Some drawings by Tony Urquhart, edited, elaborated and arranged around the idea of a cage by Gary Michael Dault.
Cells of Ourselves includes fifty drawings (ten reproduced in full colour) organized allusively around the idea of a cage, presented alongside a prose commentary on the images. The drawings are all very small and reproduced, for the most part, size as. Tiny, but complex and richly detailed, these teeming miniature drawings are endlessly explorable meditations on the idea of the cage, the enclosure, the cordoned-off area: this cage theme encompasses everything from the calligraphic wrought-iron erected like architectonic ivy around French grave sites to depictions of animals in zoos, historical artefacts in glass cases, buildings within walls, anatomies of the Paris Metro cars, even an eloquent up-close exploration of the fearsome nature of an ordinary fly-swatter.

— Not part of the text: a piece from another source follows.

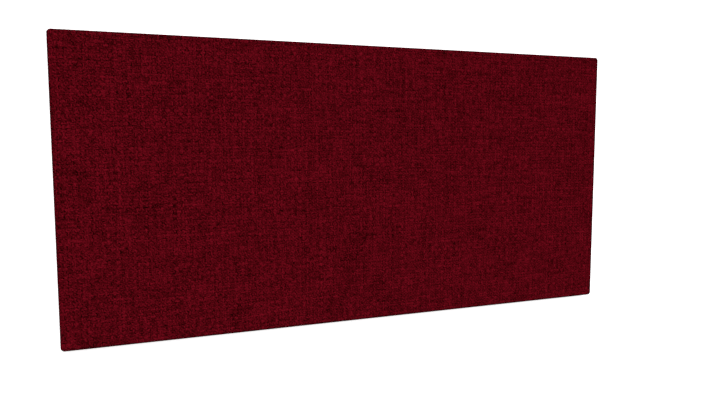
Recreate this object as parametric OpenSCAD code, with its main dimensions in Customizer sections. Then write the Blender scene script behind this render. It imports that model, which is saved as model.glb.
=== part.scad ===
// Fabric-wrapped acoustic wall panel, lying on its back with its face up.
//
// The core is one rigid glass-fibre board. One sheet of woven fabric is stretched
// over its face and round its sides, and turned onto its back, where it is glued
// down. At each corner the spare fabric is folded in first, trimmed and pressed
// into the board, and the two returns meet over it in a mitre.
//
// X runs along the panel's width, Y along its height and Z out of its face. The
// origin is at the middle of the back, on the plane that the returns lie on.

/* [Panel] */
// Finished width, over the fabric
panel_w = 1220; // [400:5:2440]
// Finished height, over the fabric
panel_h = 600; // [300:5:1220]
// Thickness of the glass-fibre board
core_t = 25; // [15:1:50]
// Radius of the four corners, seen from the front
corner_r = 7.5; // [5:0.5:20]
// Radius from the face to the sides, over the fabric
front_edge_r = 3; // [2:0.1:4]
// Radius from the sides to the back, over the fabric
back_edge_r = 2.5; // [2:0.1:4]

/* [Fabric] */
// Thickness of the woven fabric
fabric_t = 1; // [0.6:0.1:1.4]
// Width of the returns on the back, from the side to the cut edge
return_w = 38; // [28:1:60]
// Gap in the mitre between two returns
mitre_gap = 0.8; // [0.4:0.1:1.5]
// Depth of the crease where the folded fabric turns each corner
crease_depth = 0.4; // [0.2:0.1:0.5]
// How far the spare fabric folded in at a corner stops short of the cut edges
tuck_inset = 4; // [2:0.5:8]
// How much is trimmed off the tip of that spare fabric, along each edge
tuck_trim = 7; // [3:1:11]

/* [Hidden] */
$fn = 96;

overrun = 1;                          // how far a cutter runs past a face
quarter_turn = 90;
core_w = panel_w - 2 * fabric_t;
core_h = panel_h - 2 * fabric_t;
core_r = corner_r - fabric_t;         // the board's own corners
panel_t = core_t + 2 * fabric_t;      // from the returns to the face
flat_w = panel_w - 2 * corner_r;      // between the corners' centres
flat_h = panel_h - 2 * corner_r;

fabric_colour = [0.31, 0.03, 0.06];
board_colour = [0.80, 0.71, 0.45];

// Outside of a quarter circle, to cut a corner round
module outside_arc(r) {
    difference() {
        square(r + overrun);
        circle(r);
    }
}

// Section of a slab from x = start out to its side at x = side, with the slab's
// back at z = bottom and the two outer corners rounded
module side_section(start, side, bottom, depth, r_back, r_front) {
    difference() {
        translate([start, bottom]) square([side - start, depth]);
        translate([side - r_back, bottom + r_back]) mirror([0, 1]) outside_arc(r_back);
        translate([side - r_front, bottom + depth - r_front]) outside_arc(r_front);
    }
}

// Section of the board's rim, from the centre of a corner outwards
module board_section() {
    side_section(0, core_r, fabric_t, core_t, back_edge_r - fabric_t, front_edge_r - fabric_t);
}

// Section of the fabric where it turns round the board: face, side and return
module wrap_section() {
    difference() {
        side_section(0, corner_r, 0, panel_t, back_edge_r, front_edge_r);
        side_section(-overrun, core_r, fabric_t, core_t,
                     back_edge_r - fabric_t, front_edge_r - fabric_t);
    }
}

// Carries a section round the four sides and corners, whose centres lie at the
// corners of a rectangle flat_w by flat_h
module sweep_round_panel() {
    for (turn = [0:3]) {
        is_long = turn % 2 == 1;
        run = is_long ? flat_w : flat_h;
        out = (is_long ? flat_h : flat_w) / 2;
        rotate(turn * quarter_turn) translate([out, 0, 0]) {
            rotate([90, 0, 0]) linear_extrude(run, center = true) children();
            translate([0, run / 2, 0]) rotate_extrude(angle = quarter_turn) children();
        }
    }
}

// Puts a shape at each corner's centre, with its x axis out along the diagonal
module at_corners() {
    for (side = [-1, 1], end = [-1, 1])
        translate([side * flat_w / 2, end * flat_h / 2]) rotate(atan2(end, side)) children();
}

// Outline of the spare fabric folded in at the corners, as wide as the board's
// own outline lets it be, with its tip trimmed
module tuck_outline() {
    reach = return_w - corner_r - tuck_inset; // from a corner's centre inwards
    at_corners() rotate(-45) difference() {
        union() {
            translate([-reach, -reach]) square(reach);
            translate([-reach, 0]) square([reach, core_r]);
            translate([0, -reach]) square([core_r, reach]);
            intersection() {
                circle(core_r);
                square(core_r);
            }
        }
        translate([-reach, -reach]) rotate(45) square(tuck_trim * sqrt(2), center = true);
    }
}

module tucks(depth) {
    translate([0, 0, 2 * fabric_t - depth]) linear_extrude(depth) tuck_outline();
}

// Section of the crease, which starts at nothing on the face and runs down the
// side to the mitre
module crease_section() {
    difference() {
        translate([corner_r - front_edge_r + crease_depth, -overrun])
            square([front_edge_r + overrun, panel_t + 2 * overrun]);
        translate([-crease_depth, 0])
            side_section(0, corner_r, 0, panel_t, back_edge_r, front_edge_r);
    }
}

module creases() {
    at_corners() rotate([90, 0, 0]) linear_extrude(mitre_gap, center = true) crease_section();
}

// Slots between the returns, from the rounded back edge in to the cut edges
module mitres() {
    start = corner_r - back_edge_r - mitre_gap;
    finish = (return_w - corner_r) * sqrt(2) + overrun;
    translate([0, 0, -overrun]) linear_extrude(overrun + fabric_t) at_corners() {
        translate([-finish, -mitre_gap / 2]) square([finish + start, mitre_gap]);
        translate([start, 0]) circle(d = mitre_gap);
    }
}

module core_board() {
    color(board_colour) difference() {
        union() {
            sweep_round_panel() board_section();
            translate([-flat_w / 2, -flat_h / 2, fabric_t]) cube([flat_w, flat_h, core_t]);
        }
        tucks(fabric_t + overrun);
    }
}

module fabric_cover() {
    color(fabric_colour) {
        difference() {
            union() {
                sweep_round_panel() wrap_section();
                linear_extrude(fabric_t) difference() {
                    square([flat_w, flat_h], center = true);
                    square([panel_w - 2 * return_w, panel_h - 2 * return_w], center = true);
                }
            }
            mitres();
            creases();
        }
        translate([-flat_w / 2, -flat_h / 2, panel_t - fabric_t]) cube([flat_w, flat_h, fabric_t]);
        tucks(fabric_t);
    }
}

core_board();
fabric_cover();
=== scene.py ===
"""Dresses the fabric-wrapped acoustic panel: its stretched cloth, its bare board and the stage."""

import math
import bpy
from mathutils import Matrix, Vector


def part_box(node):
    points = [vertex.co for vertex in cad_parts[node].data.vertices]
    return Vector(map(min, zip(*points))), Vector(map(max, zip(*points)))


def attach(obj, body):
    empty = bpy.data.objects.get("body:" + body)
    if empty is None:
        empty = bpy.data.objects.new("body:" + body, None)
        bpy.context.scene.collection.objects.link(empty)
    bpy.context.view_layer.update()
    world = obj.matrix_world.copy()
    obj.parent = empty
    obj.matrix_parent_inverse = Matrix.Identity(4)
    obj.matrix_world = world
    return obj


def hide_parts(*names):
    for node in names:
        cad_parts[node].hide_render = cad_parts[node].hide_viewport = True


bl_info = {
    "name": "Fabric Acoustic Panel",
    "version": (1, 0, 0),
    "blender": (4, 5, 0),
    "location": "3D View > Sidebar > Acoustic Panel",
    "description": "Wraps an acoustic board in coarse woven cloth and sets it on a pale floor",
    "category": "Object",
}

import bmesh
import bpy
import numpy as np
from bpy.props import FloatProperty, FloatVectorProperty, PointerProperty
from mathutils import Matrix, Vector

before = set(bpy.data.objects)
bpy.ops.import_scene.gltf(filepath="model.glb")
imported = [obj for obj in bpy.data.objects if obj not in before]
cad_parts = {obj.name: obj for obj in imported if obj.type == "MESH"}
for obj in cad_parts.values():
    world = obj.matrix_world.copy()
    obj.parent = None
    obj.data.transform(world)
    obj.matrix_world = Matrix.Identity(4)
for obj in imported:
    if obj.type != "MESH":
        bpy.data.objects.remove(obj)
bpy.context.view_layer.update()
COVER_LOW, COVER_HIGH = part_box("fabric_cover")
BOARD_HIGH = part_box("core_board")[1]

PANEL_W = COVER_HIGH.x - COVER_LOW.x
PANEL_H = COVER_HIGH.y - COVER_LOW.y
PANEL_T = COVER_HIGH.z - COVER_LOW.z
CLOTH_T = COVER_HIGH.z - BOARD_HIGH.z

QUARTER = math.pi / 2
DIAGONAL = math.pi / 4

# The picture's size in pixels and the camera's sensor
PHOTO_W = 706
PHOTO_H = 400
SENSOR_MM = 36.0

# The map of places on the flat cloth, the node group that both materials use, and the kinds of socket
CLOTH_MAP = "cloth_flat"
FIBRE_GROUP = "Fibre Streaks"
NUMBER, VECTOR = "NodeSocketFloat", "NodeSocketVector"

# Gap left to the board, distance at which points are one, and deepest hollow as a share of the cloth
SKIN_CLEARANCE = 2e-5
WELD = 2e-6
DEEPEST = 0.92

# How finely the round-overs and the corners are divided, and the crease between a corner's two halves
ROUND_STEPS = 4
FAN_STEPS = 4
SEAM_ANGLE = 0.02
CREASE_WIDTH = 0.6

# Nearest that a thread's line comes to a fixed line, in half pitches, and the least angle of a sharp edge
LINE_CLEARANCE = 0.3
SHARP_ANGLE = math.radians(55)

# Section of a thread and how far it swings over and under the next one, in thread pitches
YARN_WIDTH = 0.97
YARN_ROUND = 0.9
YARN_SWING = 0.5
WEAVE_SPAN = YARN_SWING + YARN_ROUND * (1 - math.sqrt(1 - YARN_WIDTH**2))

# Means of the weave's ridge and rise over the cloth, and the most light that a gap takes away
RIDGE_MEAN = 0.75
RISE_MEAN = 0.6
DARKEST_GAP_SHADE = 0.95

# Steps in the noise that keep one thread's pattern apart from the next one's
WEFT_SEED = 1000.0
SEED_STEP = 7.31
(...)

Running through all these drawings of cages and grids is a common theme: that what is inside an enclosure is not so much a part of the greater world held captive, but rather a part of the world now intimately focussed for our inspection. The act of entrapment (mimicked, to some extent, by the artist) becomes an act of homage, an endeavour to hold something still so that its true nature can be understood, so that it becomes possible to see the world in a grain of sand rather than to see moments of selected experience as moments endlessly lost in flux, endlessly condemned to freedom and dissolution.
Here the task of both artist and writer is to see much in little -- which is one of the states of reverie that leads to freedom.